In the filing, Smith went on to show how Trump's rhetoric has motivated his most devoted followers to take matters into their own hands. Following the August 2022 Mar-a-Lago raid, Trump supporter Ricky Shiffer posted to Truth Social — the ex-president's social media platform — that "the courts are unfair and unconstitutional, all that is left is force." He went on to attack the FBI office in Cincinnati, Ohio, and was shot dead after a standoff with law enforcement.
This latest filing comes on the heels of a separate court filing in Cannon's court, in which Smith warned that if Cannon fails to act quickly to impose a gag order on the ex-president, his words could incite action that may result in the deaths of law enforcement professionals.
"[J]ust last week, a supporter of Trump called an FBI agent associated with the Hunter Biden case and claimed that, if Trump wins reelection, FBI agents will be thrown in jail; and if he does not win, the agents will be ‘hunt[ed] down’ and ‘slaughter[ed]’ in their own homes, after which ‘[w]e’re going to slaughter your whole f—ing family,'” Smith wrote in a June 21 filing. “No court would tolerate another defendant deliberately creating such immediate risks to the safety of law enforcement, and this Court should not wait for a tragic event before taking action in this case."
READ MORE: 'We will kill you all': Trump supporters send 'upsetting' death threats to Manhattan DA
Smith's request for a gag order came after a Truth Social post in which Trump baselessly claimed that President Joe Biden's DOJ "AUTHORIZED THE FBI TO USE DEADLY (LETHAL) FORCE" against him.
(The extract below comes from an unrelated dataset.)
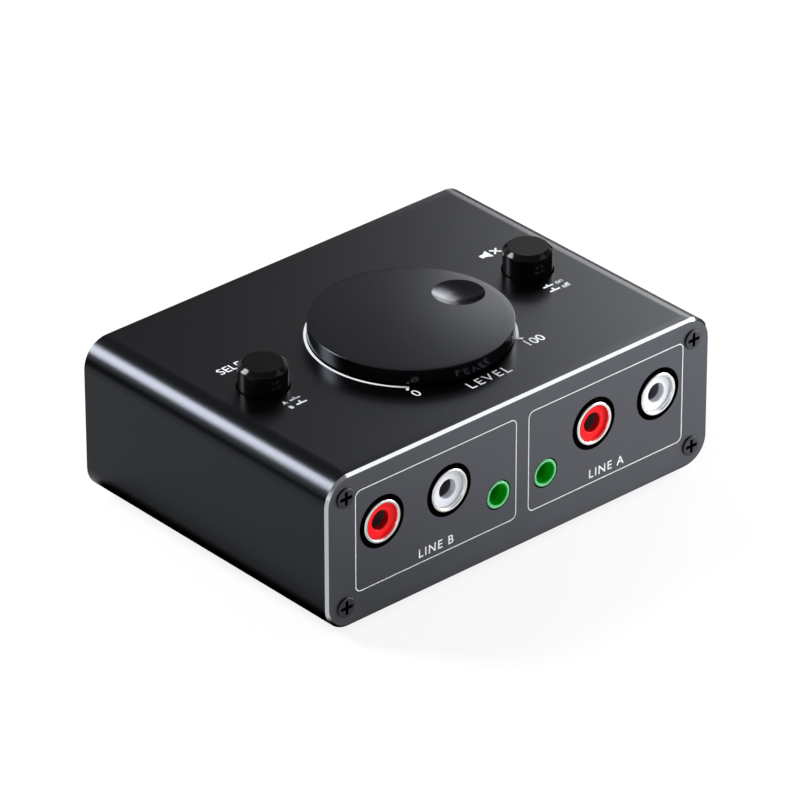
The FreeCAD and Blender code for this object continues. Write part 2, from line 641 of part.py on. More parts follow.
def push_switch(name, across):
    """Latching push switch: base, pins, housing, plunger, return spring and cap."""
    spot = ("up", across, BUTTON_Y, BOARD_TOP_LEVEL)
    base = new_body(name + "_switch_base", *spot)
    sketch = new_sketch(base)
    centred(sketch, "switch_width", "-switch_width/2", "switch_width/2")
    pad(base, sketch, "switch_base")
    holes = new_sketch(base)
    pins = []
    for column, row in switch_pins():
        half = "(switch_pin/2 + seat_gap)"
        rectangle(holes, column + " - " + half, column + " + " + half, row + " - " + half, row + " + " + half)
        pin = new_body(name + "_pin", *spot)
        shape = new_sketch(pin, lift="-" + PIN_REACH)
        half = "switch_pin/2"
        rectangle(shape, column + " - " + half, column + " + " + half, row + " - " + half, row + " + " + half)
        pad(pin, shape, "(%s + switch_base)" % PIN_REACH)
        pins.append(pin)
    pocket(base, holes, up=True)
    group = doc.addObject("Part::Compound", name + "_switch_pins")
    group.Label = name + "_switch_pins"
    group.Links = pins

    housing = new_body(name + "_switch_housing", *spot)
    skin = new_sketch(housing, lift="switch_base")
    centred(skin, "switch_width", "-switch_width/2", "switch_width/2")
    pad(housing, skin, "(switch_height - switch_base)")
    hollow = new_sketch(housing, lift="switch_base")
    side = "(switch_width/2 - switch_wall)"
    rectangle(hollow, "-" + side, side, "-" + side, side)
    pocket(housing, hollow, "(switch_height - switch_base - switch_wall)", up=True)
    guide = new_sketch(housing, lift="switch_base")
    side = "(stem_width/2 + stem_gap)"
    rectangle(guide, "-" + side, side, "-" + side, side)
    pocket(housing, guide, up=True)

    plunger = new_body(name + "_plunger", *spot)
    collar_top = "(switch_height - switch_wall - stop_gap)"
    stem_top = "(%s + %s + stem_socket)" % (TOP_ABOVE_BOARD, CAP_BOTTOM)
    collar = new_sketch(plunger, lift="%s - collar_height" % collar_top)
    centred(collar, "collar_width", "-collar_width/2", "collar_width/2")
    pad(plunger, collar, "collar_height")
    stem = new_sketch(plunger, lift=collar_top)
    centred(stem, "stem_width", "-stem_width/2", "stem_width/2")
    pad(plunger, stem, "(%s - %s)" % (stem_top, collar_top))

    spring = new_body(name + "_spring", *spot)
    wire = new_sketch(spring, "XZ_Plane")
    spring_low = "(switch_base + spring_end_gap + spring_wire/2)"
    spring_high = "(%s - collar_height - spring_end_gap - spring_wire/2)" % collar_top
    half = "spring_wire/2"
    ring = "spring_diameter/2"
    outline(wire, (
        (ring, spring_low + " - " + half),
        (ring + " + " + half, spring_low),
        (ring, spring_low + " + " + half),
        (ring + " - " + half, spring_low),
    ))
    coil = spring.newObject("PartDesign::AdditiveHelix", spring.Name + "_coil")
    coil.Profile = wire
    coil.ReferenceAxis = (wire, ["V_Axis"])
    coil.Mode = "height-turns-angle"
    bind(coil, "Height", "(%s - %s)" % (spring_high, spring_low))
    bind(coil, "Turns", "spring_turns")
    spring.Tip = coil

    cap = new_body(name + "_button", "up", across, BUTTON_Y, CASE_TOP_LEVEL)
    turned(cap, (
        ("0", CAP_BOTTOM),
        ("button_diameter/2", CAP_BOTTOM),
        ("button_diameter/2", "button_rise - button_chamfer"),
        ("button_diameter/2 - button_chamfer", "button_rise"),
        ("0", "button_rise"),
    ))
    socket = new_sketch(cap, lift=CAP_BOTTOM)
    side = "(stem_width/2 + seat_gap)"
    rectangle(socket, "-" + side, side, "-" + side, side)
    pocket(cap, socket, "(stem_socket + seat_gap)", up=True)
    return [base, group, housing, plunger, spring, cap]


def potentiometer():
    """Base, terminals, housing, bushing, wiper carrier and shaft of the level control."""
    spot = ("up", "0", KNOB_Y, BOARD_TOP_LEVEL)
    base = new_body("level_pot_base", *spot)
    sketch = new_sketch(base)
    centred(sketch, "pot_width", "-pot_width/2", "pot_width/2")
    pad(base, sketch, "pot_base")
    holes = new_sketch(base)
    pins = []
    for column, row in pot_terminals():
        half = "(terminal_width/2 + seat_gap)"
        rectangle(holes, column + " - " + half, column + " + " + half, row + " - " + half, row + " + " + half)
        pin = new_body("level_pot_terminal", *spot)
        shape = new_sketch(pin, lift="-" + PIN_REACH)
        half = "terminal_width/2"
        rectangle(shape, column + " - " + half, column + " + " + half, row + " - " + half, row + " + " + half)
        pad(pin, shape, "(%s + pot_base)" % PIN_REACH)
        pins.append(pin)
    pocket(base, holes, up=True)
    terminals = doc.addObject("Part::Compound", "level_pot_terminals")
    terminals.Label = "level_pot_terminals"
    terminals.Links = pins

    housing = new_body("level_pot_housing", *spot)
    skin = new_sketch(housing, lift="pot_base")
    centred(skin, "pot_width", "-pot_width/2", "pot_width/2")
    pad(housing, skin, "(pot_height - pot_base)")
    cavity = new_sketch(housing, lift="pot_base")
    centred(cavity, "pot_cavity", "-pot_cavity/2", "pot_cavity/2")
    pocket(housing, cavity, "(pot_height - pot_base - pot_roof)", up=True)
    eye = new_sketch(housing, lift="pot_base")
    circle(eye, "0", "0", "(shaft_diameter + 8*shaft_gap)")
    pocket(housing, eye, up=True)

    bushing = new_body("level_pot_bushing", *spot)
    flange = new_sketch(bushing, lift="pot_height")
    centred(flange, "pot_width", "-pot_width/2", "pot_width/2")
    pad(bushing, flange, "flange_thickness")
    collar = new_sketch(bushing, lift="pot_height")
    circle(collar, "0", "0", "bushing_diameter")
    pad(bushing, collar, "(%s - hub_drop - bushing_gap - pot_height)" % TOP_ABOVE_BOARD)
    bore = new_sketch(bushing, lift="pot_height")
    circle(bore, "0", "0", "(shaft_diameter + 2*shaft_gap)")
    pocket(bushing, bore, up=True)

    rotor_top = "(pot_base + rotor_lift + rotor_thickness)"
    rotor = new_body("level_pot_wiper", *spot)
    turn_with_dimple(rotor)
    disc = new_sketch(rotor, lift="(pot_base + rotor_lift)")
    circle(disc, "0", "0", "rotor_diameter")
    pad(rotor, disc, "rotor_thickness")
    hole = new_sketch(rotor, lift="(pot_base + rotor_lift)")
    side = "(spigot_width/2 + seat_gap)"
    rectangle(hole, "-" + side, side, "-" + side, side)
    pocket(rotor, hole, up=True)

    shaft = new_body("level_pot_shaft", *spot)
    turn_with_dimple(shaft)
    top = "(%s + knob_rise - knob_web - shaft_end_gap)" % TOP_ABOVE_BOARD
    rod = new_sketch(shaft, lift=top)
    circle(rod, "0", "0", "shaft_diameter")
    pad(shaft, rod, "(%s - %s - seat_gap)" % (top, rotor_top), down=True)
    spigot = new_sketch(shaft, lift="(%s + seat_gap)" % rotor_top)
    centred(spigot, "spigot_width", "-spigot_width/2", "spigot_width/2")
    pad(shaft, spigot, "(rotor_lift/2 + rotor_thickness + seat_gap)", down=True)
    flat = new_sketch(shaft, lift=top)
    rectangle(flat, "-shaft_diameter", "shaft_diameter", "shaft_flat - shaft_diameter/2", "shaft_diameter")
    pocket(shaft, flat, "(hub_drop + knob_rise - knob_web - shaft_end_gap + flat_run_out)")
    return [base, terminals, housing, bushing, rotor, shaft]


def level_knob():
    """Wide flat knob with a spherical finger dimple and a hub that reaches down to the shaft."""
    body = new_body("level_knob", "up", "0", KNOB_Y, CASE_TOP_LEVEL)
    turn_with_dimple(body)
    edge = "knob_diameter/2"
    turned(body, (
        ("0", "-hub_drop"),
        ("hub_diameter/2", "-hub_drop"),
        ("hub_diameter/2", "knob_gap"),
        (edge, "knob_gap"),
        (edge, "knob_rise - knob_chamfer"),
        (edge + " - knob_chamfer", "knob_rise"),
        ("0", "knob_rise"),
    ))
    # The socket matches the shaft with its flat. The dimple is the cap of a ball that hangs above it.
    socket = new_sketch(body, lift="-hub_drop")
    half_chord = "sqrt((shaft_diameter/2 + seat_gap)^2 - (shaft_flat - shaft_diameter/2 + seat_gap)^2)"
    flat = "(shaft_flat - shaft_diameter/2 + seat_gap)"
    outline(socket, ((half_chord, flat), ("-" + half_chord, flat, "0", "0", 1)))
    pocket(body, socket, "(hub_drop + knob_rise - knob_web)", up=True)
    ball = "((dimple_diameter^2/4 + dimple_depth^2)/(2*dimple_depth))"
    half_disc = new_sketch(body, lift="(knob_rise - dimple_depth + %s)" % ball, shift="dimple_reach")
    outline(half_disc, (("-" + ball, "0", "0", "0", 1), (ball, "0")))
    dimple = body.newObject("PartDesign::Groove", "dimple")
    dimple.Profile = half_disc
    dimple.ReferenceAxis = (half_disc, ["H_Axis"])
    dimple.Angle = 360
    body.Tip = dimple
    return body


pieces = [case_sleeve(), end_panel("front"), end_panel("rear"), panel_screws("front"), panel_screws("rear")]
for end, y_sign in (("front", "-"), ("rear", "")):
    for hand, x_sign in (("left", "-"), ("right", "")):
        pieces.append(rubber_foot("foot_%s_%s" % (end, hand), x_sign, y_sign))
pieces.append(main_board())
for socket in SOCKETS:
    pieces.extend(phono_socket(*socket))
for jack in JACKS:
    pieces.extend(mini_jack(*jack))
for button in BUTTONS:
    pieces.extend(push_switch(*button))
pieces.extend(potentiometer())
pieces.append(level_knob())
doc.recompute()

for thing in doc.Objects:
    if "Invalid" in thing.State or "Error" in thing.State:
        raise RuntimeError("%s did not build: %s" % (thing.Name, thing.State))
for feature in doc.Objects:
    if feature.TypeId in ("PartDesign::Pocket", "PartDesign::Groove"):
        if feature.Shape.Volume > feature.BaseFeature.Shape.Volume - 1e-4:
            raise RuntimeError("%s cuts nothing" % feature.Name)
for piece in pieces:
    if piece.Shape.isNull() or not piece.Shape.isValid() or not piece.Shape.Solids:
        raise RuntimeError("%s has no valid solid" % piece.Label)

os.makedirs("parts", exist_ok=True)
for piece in pieces:
    piece.Shape.exportStep("parts/%s.step" % piece.Label)
print(len(pieces), "sub-parts written")
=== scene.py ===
import math

import bmesh
import bpy
from mathutils import Matrix, Vector


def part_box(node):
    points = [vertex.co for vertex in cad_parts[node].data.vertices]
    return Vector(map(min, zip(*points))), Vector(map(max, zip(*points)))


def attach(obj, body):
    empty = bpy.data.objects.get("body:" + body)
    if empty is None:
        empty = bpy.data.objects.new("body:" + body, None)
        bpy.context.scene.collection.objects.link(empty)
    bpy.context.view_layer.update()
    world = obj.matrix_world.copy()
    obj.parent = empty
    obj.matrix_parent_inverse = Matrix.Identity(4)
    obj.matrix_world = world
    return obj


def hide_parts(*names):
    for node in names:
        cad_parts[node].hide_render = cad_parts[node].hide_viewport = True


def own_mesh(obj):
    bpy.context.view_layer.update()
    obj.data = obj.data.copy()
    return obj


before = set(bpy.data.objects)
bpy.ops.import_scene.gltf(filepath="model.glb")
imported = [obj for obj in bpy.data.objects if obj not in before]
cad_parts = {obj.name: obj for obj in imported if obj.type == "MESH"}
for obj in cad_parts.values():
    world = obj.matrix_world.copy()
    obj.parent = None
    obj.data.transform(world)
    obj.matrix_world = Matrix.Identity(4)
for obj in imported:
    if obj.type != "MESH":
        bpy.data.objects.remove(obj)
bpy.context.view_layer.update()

bl_info = {
    "name": "Audio Source Selector",
    "version": (1, 0, 0),
    "blender": (4, 5, 0),
    "location": "3D View > Sidebar > Selector",
    "description": "Panels, sockets, level knob, push buttons, print and finishes of a small source selector",
    "category": "Add Mesh",
}

# The row frame: +X right along the front panel, -Y out of the front panel, +Z up, in metres.
MM = 0.001
PANEL_FACE = -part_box("front_panel")[0].y
CASE_LOW, CASE_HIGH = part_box("case_sleeve")
KNOB_LOW, KNOB_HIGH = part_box("level_knob")
KNOB_AXIS = Vector(((KNOB_LOW.x + KNOB_HIGH.x) / 2, (KNOB_LOW.y + KNOB_HIGH.y) / 2, 0.0))
FRONT_SOCKETS = ("b_red_socket", "b_white_socket", "a_red_socket", "a_white_socket")
REAR_SOCKETS = ("out_red_socket", "out_white_socket")
JACKS = ("b_jack", "a_jack", "out_jack")
JACK_RISE = 3.5 * MM
BUTTONS = (("select", "select_key"), ("mute", "mute_key"))
FEET = ("foot_front_left", "foot_front_right", "foot_rear_left", "foot_rear_right")
PRINT_DEPTH = 0.02 * MM
# Two places nearer than this are the same, and a cutter goes this far past what it cuts.
TOUCH = 0.001 * MM
PAST = 1.0 * MM
# Sides of a turned part that shows, and of a hole.
FINE = 96


def linear(text):
    """An sRGB colour such as 2f3033 as the linear red, green, blue and alpha that Blender mixes."""
    parts = [int(text[i:i + 2], 16) / 255 for i in (0, 2, 4)]
    return tuple(c / 12.92 if c <= 0.04045 else ((c + 0.055) / 1.055) ** 2.4 for c in parts) + (1.0,)


def length(name, description, millimetres):
    return bpy.props.FloatProperty(
        name=name, description=description, default=millimetres * MM, min=0.0, unit="LENGTH", precision=5)


def colour(name, description, text):
    return bpy.props.FloatVectorProperty(
        name=name, description=description, default=linear(text), size=4, min=0.0, max=1.0, subtype="COLOR")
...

The former president's claim is based on standard language for FBI searches, which states that agents are authorized to use deadly force if they find themselves in a life-or-death situation while executing a search warrant.
During a press conference in May, Attorney General Merrick Garland clarified that there was no plot to assassinate Trump, and that the former president was disingenuously riling up his supporters with "extremely dangerous" rhetoric.
"The document that is being referred to in the investigation is a Justice Department standard policy limiting the use of force," Garland said at the time. "As the FBI advises, it is part of the standard operations plan for searches, and in fact it was even used in the consensual search of President Biden."